In a recent Think Tank piece, I focused on two ways to boost long-term economic growth: more risk-taking by larger companies, and more start-ups. Neither is easy to accomplish, nor for government to immediately change.

Fortunately, there is one surefire way, at least in principle, to boost growth and improve equity: by improving the quality of K-12 education (emphasis on quality). Up to now, most economic research on education has focused on quantity or how many years of schooling the average person has completed. Yet it’s what people learn, not how long they take to get there, that really matters.

Research by a longtime expert on the economics of education, Erik Hanushek of the Hoover Institution, and professor Ludger Woessmann of the Ifo Institute for Economic Research in Germany discusses evidence from across that world that national average student performance at age 15 on an internationally standardized mathematics test is predictive of that nation’s future economic growth. The authors’ statistical analysis shows that math abilities are most highly correlated with economic growth and that they are probably serving as a proxy for a range of problem-solving skills (which require ability to comprehend what one reads and to use that knowledge in constructive ways).

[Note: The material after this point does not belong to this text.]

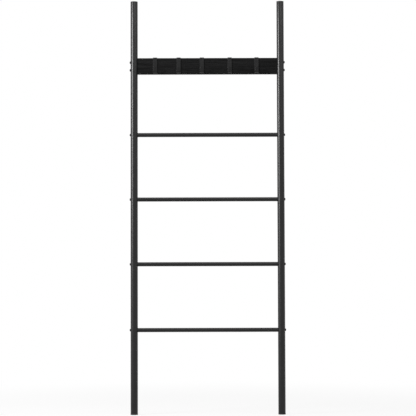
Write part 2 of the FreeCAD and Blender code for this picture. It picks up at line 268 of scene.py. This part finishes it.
cap_plastic, tree, shader, place = new_finish("cap_plastic")
spark = add_node(tree, "TexNoise", {"Vector": place, "Scale": 1900.0, "Detail": 2.0})
bloom = add_node(tree, "TexNoise", {"Vector": place, "Scale": 120.0, "Detail": 2.0})
moulded = two_tone(tree, bloom.outputs[0], (0.013, 0.013, 0.0135), (0.019, 0.019, 0.0195),
                   dark_to=0.35, light_from=0.65)
lay_on(tree, shader, moulded, spread(tree, bloom.outputs[0], 0.5, 0.62),
       (spark.outputs[0], 0.5, 0.00006))
shader.inputs["Specular IOR Level"].default_value = 0.3

fin_half, fin_play, plug_length = 0.002, 0.00005, 0.020
fin_grip = rail_radius - rail_wall - fin_play
fin_reach = math.sqrt(fin_grip ** 2 - fin_half ** 2)
fin_cross = np.array([
    (fin_half, fin_half), (fin_half, fin_reach), (-fin_half, fin_reach), (-fin_half, fin_half),
    (-fin_reach, fin_half), (-fin_reach, -fin_half), (-fin_half, -fin_half),
    (-fin_half, -fin_reach), (fin_half, -fin_reach), (fin_half, -fin_half),
    (fin_reach, -fin_half), (fin_reach, fin_half)])
taper_from, taper_to = 0.9, 0.93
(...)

On the international test where the average score is 500, raising the average by 25 points would generate more than $40 trillion in cumulative additional output over the next 20 years in the U.S., the research found. That’s after discounting for the “time value of money,” a standard adjustment in benefit-cost analyses. That addition is equivalent to two entire years of gross domestic product!

Here is an even more provocative calculation: If we were able to bring poorly performing students to a score of 400–remember, the average score is 500–the U.S. would enjoy cumulative additional output over the next two decades of $72 trillion. That’s roughly four times annual GDP. Moreover, the narrowing of the skills gap that such an achievement would imply would also help narrow income disparities, an issue that’s weighing on many Americans and policy makers.

This research points up the question: How do we get students to learn better? We know from many academic studies that the quality of teachers matters greatly to student outcomes. So it follows that we would be helped by an educational system that weeds out poorly performing teachers while continuing to attract good new ones. Given the size of the potential payoffs, these are not incentives to ignore.